New York Eye & Ear Control
Michael Snow and the New York Art Quartet
Sunday, December 12, 2021
6:15 PM
  • Screening
  • Talks

Anthology Film Archives
32 Second Avenue
New York, NY
Get Directions

Program Info

$12 General / $6 Member
All Ages


New York Eye & Ear Control, 1964. 34 min, 16mm.

A screening of experimental filmmaker Michael Snow’s masterpiece followed by a panel discussion exploring Snow’s relationship to Milford Graves and his ties to the 1960s Free Jazz movement.


Lead Support for Milford Graves: Fundamental Frequency is provided by the Robert D. Bielecki Foundation.

Original support for Milford Graves: A Mind Body Deal at ICA Philadelphia was provided to Ars Nova Workshop by The Pew Center for Arts & Heritage.

“Conceived, shot and edited by myself in 1964. I selected a group of musicians: Albert Ayler, Don Cherry, John Tchicai, Roswell Rudd, Gary Peacock, Sonny Murray. It is one of the greatest ‘jazz’ groups ever. The music used on the soundtrack and other takes from the recording sessions have recently (1966) been issued on record (ESP-DISK 1016). Paul Haines wrote the prologue which appears in the film. Walking Woman Works (1960-67). The Eternal. The Spectrum. The Glissando. The Alarm Clock. Black and White. Thirty-four Minutes. Forty Dollars.”
— Michael Snow

Anthology Film Archives (NYC) co-presents a screening of Michael Snow’s 1964 masterpiece, New York Eye & Ear Control, coinciding with their retrospective on Canadian experimental filmmaker Michael Snow, and the Artists Space (NYC) exhibition Milford Graves: Fundamental Frequency, organized and presented in collaboration with Ars Nova Workshop.

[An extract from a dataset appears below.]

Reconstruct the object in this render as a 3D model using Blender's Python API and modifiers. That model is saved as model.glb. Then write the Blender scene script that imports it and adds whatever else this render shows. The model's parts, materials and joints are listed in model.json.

The screening will be followed by a panel discussion exploring Snow’s relationship to Milford Graves and his ties to the 1960s Free Jazz movement, which is further elucidated in the exhibition through a selection of rare archival documentation. Fundamental Frequency is on view at Artists Space through January 8, 2022.

Michael Snow

Michael Snow’s extensive and multidisciplinary oeuvre includes painting, sculpture, video, film, sound, photography, holography, drawing, writing, and music. His work explores the nature of perception, consciousness, language, and temporality. Snow is a world renowned experimental filmmakers, most known for having inspired the Structural Film movement with his groundbreaking film Wavelength (1967). He has received several prestigious awards including the Gershon Iskowitz Prize (2011), the Guggenheim Fellowship (1972), the Order of Canada (1982), and the Chevalier de l’ordre des arts et des lettres, France (1995, 2011). He was born in 1928 in Toronto, where he lives and works today. He has received honorary degrees from the University of Toronto (1999), the University of Victoria (1997), the Nova Scotia College of Art and Design (1990), and Brock University (1975).

Anthology Film Archives

Anthology Film Archives is an international center for the preservation, study, and exhibition of film and video, with a particular focus on independent, experimental, and avant-garde cinema.

Fueled by the conviction that the index of a culture’s health and vibrancy lies largely in its margins, in those works of art that are created outside the commercial mainstream, Anthology strives to advance the cause and protect the heritage of a kind of cinema that is in particular danger of being lost, overlooked, or ignored.